Problem statement: The entries that follow should be written out exactly.

────────────────

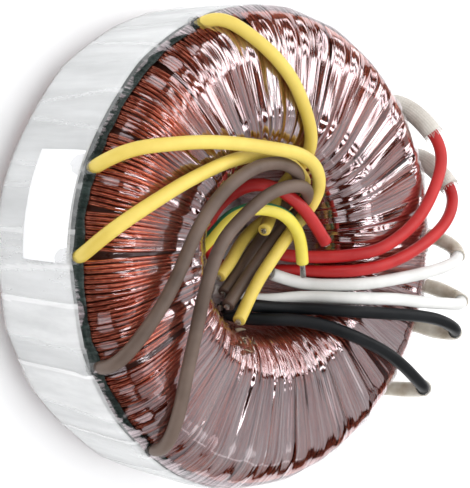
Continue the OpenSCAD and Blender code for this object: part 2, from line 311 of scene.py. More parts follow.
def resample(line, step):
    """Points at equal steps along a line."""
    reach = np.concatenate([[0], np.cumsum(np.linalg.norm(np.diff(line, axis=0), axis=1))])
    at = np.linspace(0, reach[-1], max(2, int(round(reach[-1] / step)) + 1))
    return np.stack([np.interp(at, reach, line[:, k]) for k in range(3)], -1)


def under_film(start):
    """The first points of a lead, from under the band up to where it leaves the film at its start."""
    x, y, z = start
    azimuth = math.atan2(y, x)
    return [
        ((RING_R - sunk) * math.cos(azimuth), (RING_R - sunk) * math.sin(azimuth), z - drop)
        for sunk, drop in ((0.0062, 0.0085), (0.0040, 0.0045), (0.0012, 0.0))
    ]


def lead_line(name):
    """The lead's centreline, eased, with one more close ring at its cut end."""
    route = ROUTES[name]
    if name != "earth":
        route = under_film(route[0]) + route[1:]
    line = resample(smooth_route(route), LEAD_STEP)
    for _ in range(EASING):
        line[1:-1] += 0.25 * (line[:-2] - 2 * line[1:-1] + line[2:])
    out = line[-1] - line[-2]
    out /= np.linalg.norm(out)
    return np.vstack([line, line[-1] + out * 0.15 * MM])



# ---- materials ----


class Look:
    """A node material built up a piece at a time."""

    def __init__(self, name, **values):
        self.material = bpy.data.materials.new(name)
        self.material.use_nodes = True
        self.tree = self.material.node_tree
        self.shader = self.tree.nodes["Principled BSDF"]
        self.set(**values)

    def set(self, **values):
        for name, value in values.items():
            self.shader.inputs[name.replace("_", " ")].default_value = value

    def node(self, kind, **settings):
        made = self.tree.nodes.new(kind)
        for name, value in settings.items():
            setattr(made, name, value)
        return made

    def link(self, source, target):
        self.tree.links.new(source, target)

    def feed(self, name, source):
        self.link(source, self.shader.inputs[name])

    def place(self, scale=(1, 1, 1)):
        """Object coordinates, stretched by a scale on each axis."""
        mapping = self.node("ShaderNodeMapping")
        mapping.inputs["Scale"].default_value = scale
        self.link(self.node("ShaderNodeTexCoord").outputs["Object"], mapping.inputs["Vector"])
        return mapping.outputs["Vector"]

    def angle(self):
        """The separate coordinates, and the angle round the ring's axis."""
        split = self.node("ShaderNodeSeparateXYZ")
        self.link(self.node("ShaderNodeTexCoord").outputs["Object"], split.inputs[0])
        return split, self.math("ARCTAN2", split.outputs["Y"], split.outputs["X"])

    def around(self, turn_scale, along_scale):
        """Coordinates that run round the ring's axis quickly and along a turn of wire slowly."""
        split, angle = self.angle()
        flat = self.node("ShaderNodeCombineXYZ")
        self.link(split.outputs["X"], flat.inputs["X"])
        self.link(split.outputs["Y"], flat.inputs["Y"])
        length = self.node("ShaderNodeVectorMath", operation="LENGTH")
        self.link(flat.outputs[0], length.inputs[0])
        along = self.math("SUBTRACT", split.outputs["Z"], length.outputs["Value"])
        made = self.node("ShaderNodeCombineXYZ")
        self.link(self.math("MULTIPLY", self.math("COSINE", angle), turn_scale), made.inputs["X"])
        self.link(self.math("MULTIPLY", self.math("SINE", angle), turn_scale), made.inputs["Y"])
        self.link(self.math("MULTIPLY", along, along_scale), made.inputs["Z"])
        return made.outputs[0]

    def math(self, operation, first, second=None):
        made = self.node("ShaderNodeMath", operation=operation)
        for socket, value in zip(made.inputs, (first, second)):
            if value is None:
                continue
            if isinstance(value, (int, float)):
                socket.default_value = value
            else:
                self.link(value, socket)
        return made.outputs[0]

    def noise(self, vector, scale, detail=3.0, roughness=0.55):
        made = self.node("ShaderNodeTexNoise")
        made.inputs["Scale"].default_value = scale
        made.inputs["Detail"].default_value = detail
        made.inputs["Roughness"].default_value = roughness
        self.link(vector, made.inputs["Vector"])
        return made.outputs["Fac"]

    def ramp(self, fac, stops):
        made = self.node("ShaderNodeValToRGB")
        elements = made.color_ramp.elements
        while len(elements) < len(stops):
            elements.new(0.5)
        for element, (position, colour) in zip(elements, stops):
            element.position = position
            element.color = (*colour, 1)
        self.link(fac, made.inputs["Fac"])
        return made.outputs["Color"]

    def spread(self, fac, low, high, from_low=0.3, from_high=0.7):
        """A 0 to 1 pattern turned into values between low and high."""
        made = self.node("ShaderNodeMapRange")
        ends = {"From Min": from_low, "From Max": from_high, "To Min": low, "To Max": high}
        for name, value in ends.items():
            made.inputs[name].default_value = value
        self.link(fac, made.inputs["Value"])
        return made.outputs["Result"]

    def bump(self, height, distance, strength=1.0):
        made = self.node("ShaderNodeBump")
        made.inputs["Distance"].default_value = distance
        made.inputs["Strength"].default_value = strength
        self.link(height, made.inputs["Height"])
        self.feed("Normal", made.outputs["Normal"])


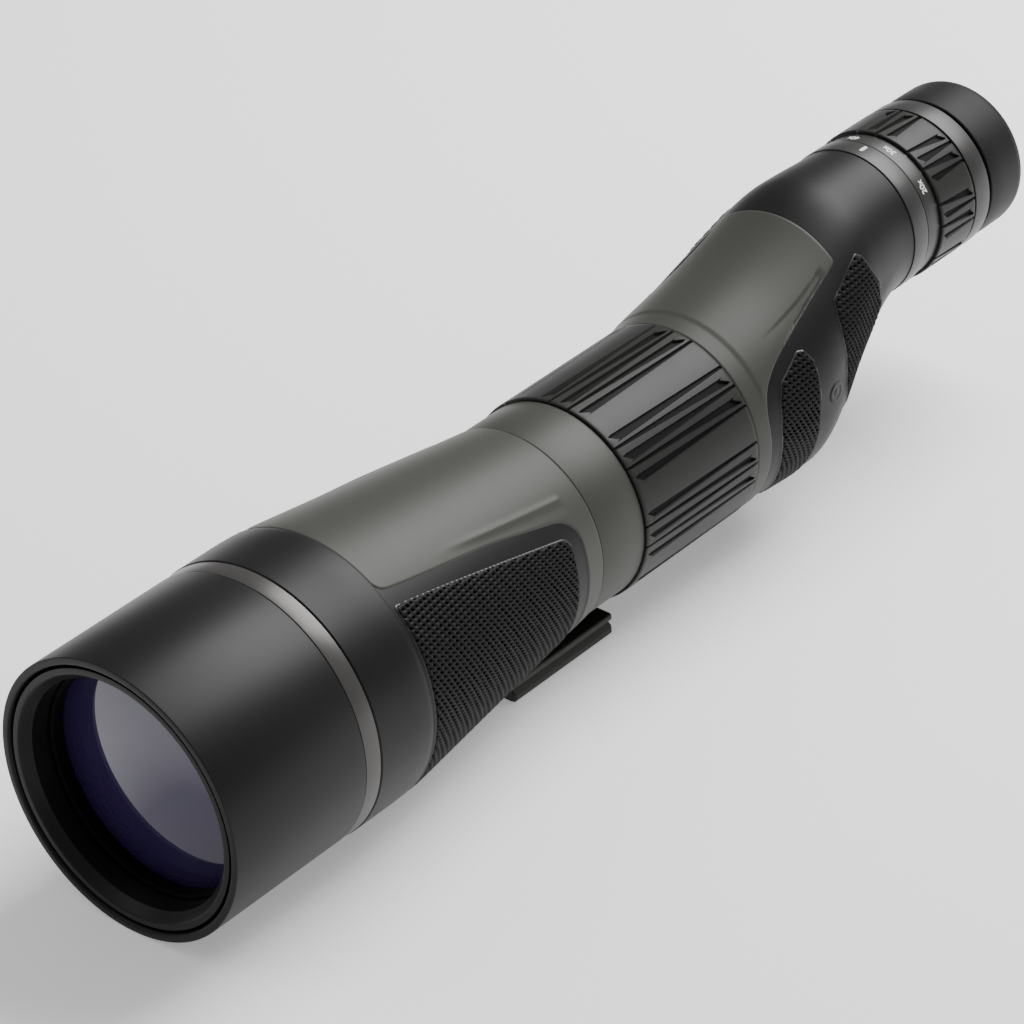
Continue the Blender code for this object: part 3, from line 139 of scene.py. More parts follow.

────────────────

Answer to the exercise:
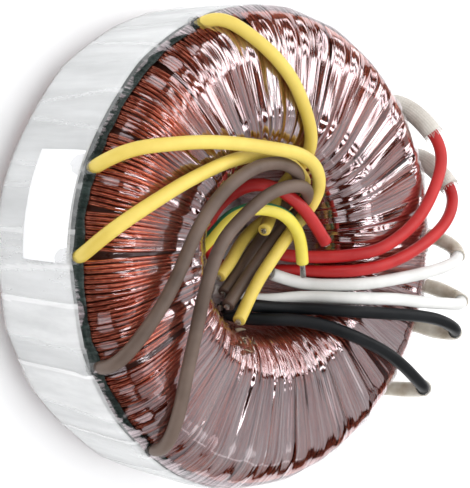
Continue the OpenSCAD and Blender code for this object: part 2, from line 311 of scene.py. More parts follow.
def resample(line, step):
    """Points at equal steps along a line."""
    reach = np.concatenate([[0], np.cumsum(np.linalg.norm(np.diff(line, axis=0), axis=1))])
    at = np.linspace(0, reach[-1], max(2, int(round(reach[-1] / step)) + 1))
    return np.stack([np.interp(at, reach, line[:, k]) for k in range(3)], -1)


def under_film(start):
    """The first points of a lead, from under the band up to where it leaves the film at its start."""
    x, y, z = start
    azimuth = math.atan2(y, x)
    return [
        ((RING_R - sunk) * math.cos(azimuth), (RING_R - sunk) * math.sin(azimuth), z - drop)
        for sunk, drop in ((0.0062, 0.0085), (0.0040, 0.0045), (0.0012, 0.0))
    ]


def lead_line(name):
    """The lead's centreline, eased, with one more close ring at its cut end."""
    route = ROUTES[name]
    if name != "earth":
        route = under_film(route[0]) + route[1:]
    line = resample(smooth_route(route), LEAD_STEP)
    for _ in range(EASING):
        line[1:-1] += 0.25 * (line[:-2] - 2 * line[1:-1] + line[2:])
    out = line[-1] - line[-2]
    out /= np.linalg.norm(out)
    return np.vstack([line, line[-1] + out * 0.15 * MM])



# ---- materials ----


class Look:
    """A node material built up a piece at a time."""

    def __init__(self, name, **values):
        self.material = bpy.data.materials.new(name)
        self.material.use_nodes = True
        self.tree = self.material.node_tree
        self.shader = self.tree.nodes["Principled BSDF"]
        self.set(**values)

    def set(self, **values):
        for name, value in values.items():
            self.shader.inputs[name.replace("_", " ")].default_value = value

    def node(self, kind, **settings):
        made = self.tree.nodes.new(kind)
        for name, value in settings.items():
            setattr(made, name, value)
        return made

    def link(self, source, target):
        self.tree.links.new(source, target)

    def feed(self, name, source):
        self.link(source, self.shader.inputs[name])

    def place(self, scale=(1, 1, 1)):
        """Object coordinates, stretched by a scale on each axis."""
        mapping = self.node("ShaderNodeMapping")
        mapping.inputs["Scale"].default_value = scale
        self.link(self.node("ShaderNodeTexCoord").outputs["Object"], mapping.inputs["Vector"])
        return mapping.outputs["Vector"]

    def angle(self):
        """The separate coordinates, and the angle round the ring's axis."""
        split = self.node("ShaderNodeSeparateXYZ")
        self.link(self.node("ShaderNodeTexCoord").outputs["Object"], split.inputs[0])
        return split, self.math("ARCTAN2", split.outputs["Y"], split.outputs["X"])

    def around(self, turn_scale, along_scale):
        """Coordinates that run round the ring's axis quickly and along a turn of wire slowly."""
        split, angle = self.angle()
        flat = self.node("ShaderNodeCombineXYZ")
        self.link(split.outputs["X"], flat.inputs["X"])
        self.link(split.outputs["Y"], flat.inputs["Y"])
        length = self.node("ShaderNodeVectorMath", operation="LENGTH")
        self.link(flat.outputs[0], length.inputs[0])
        along = self.math("SUBTRACT", split.outputs["Z"], length.outputs["Value"])
        made = self.node("ShaderNodeCombineXYZ")
        self.link(self.math("MULTIPLY", self.math("COSINE", angle), turn_scale), made.inputs["X"])
        self.link(self.math("MULTIPLY", self.math("SINE", angle), turn_scale), made.inputs["Y"])
        self.link(self.math("MULTIPLY", along, along_scale), made.inputs["Z"])
        return made.outputs[0]

    def math(self, operation, first, second=None):
        made = self.node("ShaderNodeMath", operation=operation)
        for socket, value in zip(made.inputs, (first, second)):
            if value is None:
                continue
            if isinstance(value, (int, float)):
                socket.default_value = value
            else:
                self.link(value, socket)
        return made.outputs[0]

    def noise(self, vector, scale, detail=3.0, roughness=0.55):
        made = self.node("ShaderNodeTexNoise")
        made.inputs["Scale"].default_value = scale
        made.inputs["Detail"].default_value = detail
        made.inputs["Roughness"].default_value = roughness
        self.link(vector, made.inputs["Vector"])
        return made.outputs["Fac"]

    def ramp(self, fac, stops):
        made = self.node("ShaderNodeValToRGB")
        elements = made.color_ramp.elements
        while len(elements) < len(stops):
            elements.new(0.5)
        for element, (position, colour) in zip(elements, stops):
            element.position = position
            element.color = (*colour, 1)
        self.link(fac, made.inputs["Fac"])
        return made.outputs["Color"]

    def spread(self, fac, low, high, from_low=0.3, from_high=0.7):
        """A 0 to 1 pattern turned into values between low and high."""
        made = self.node("ShaderNodeMapRange")
        ends = {"From Min": from_low, "From Max": from_high, "To Min": low, "To Max": high}
        for name, value in ends.items():
            made.inputs[name].default_value = value
        self.link(fac, made.inputs["Value"])
        return made.outputs["Result"]

    def bump(self, height, distance, strength=1.0):
        made = self.node("ShaderNodeBump")
        made.inputs["Distance"].default_value = distance
        made.inputs["Strength"].default_value = strength
        self.link(height, made.inputs["Height"])
        self.feed("Normal", made.outputs["Normal"])


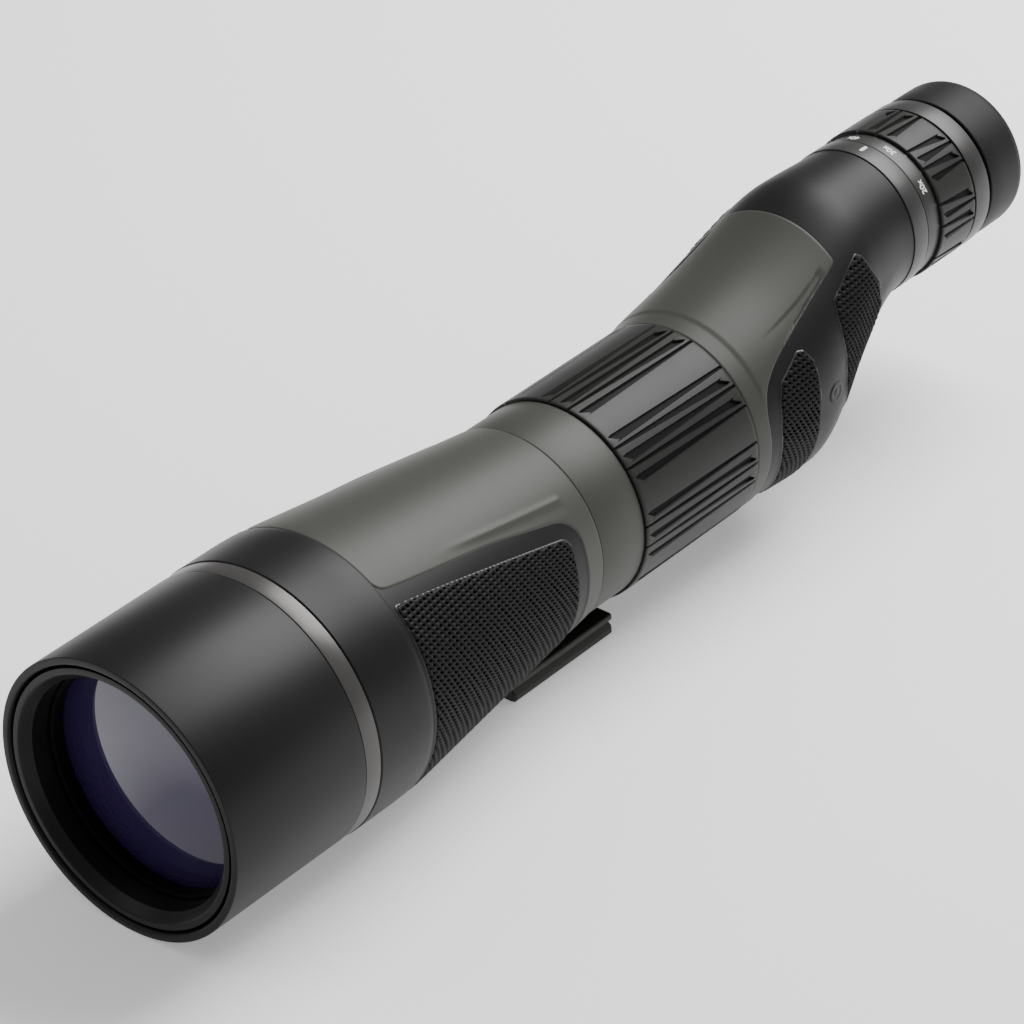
Continue the Blender code for this object: part 3, from line 139 of scene.py. More parts follow.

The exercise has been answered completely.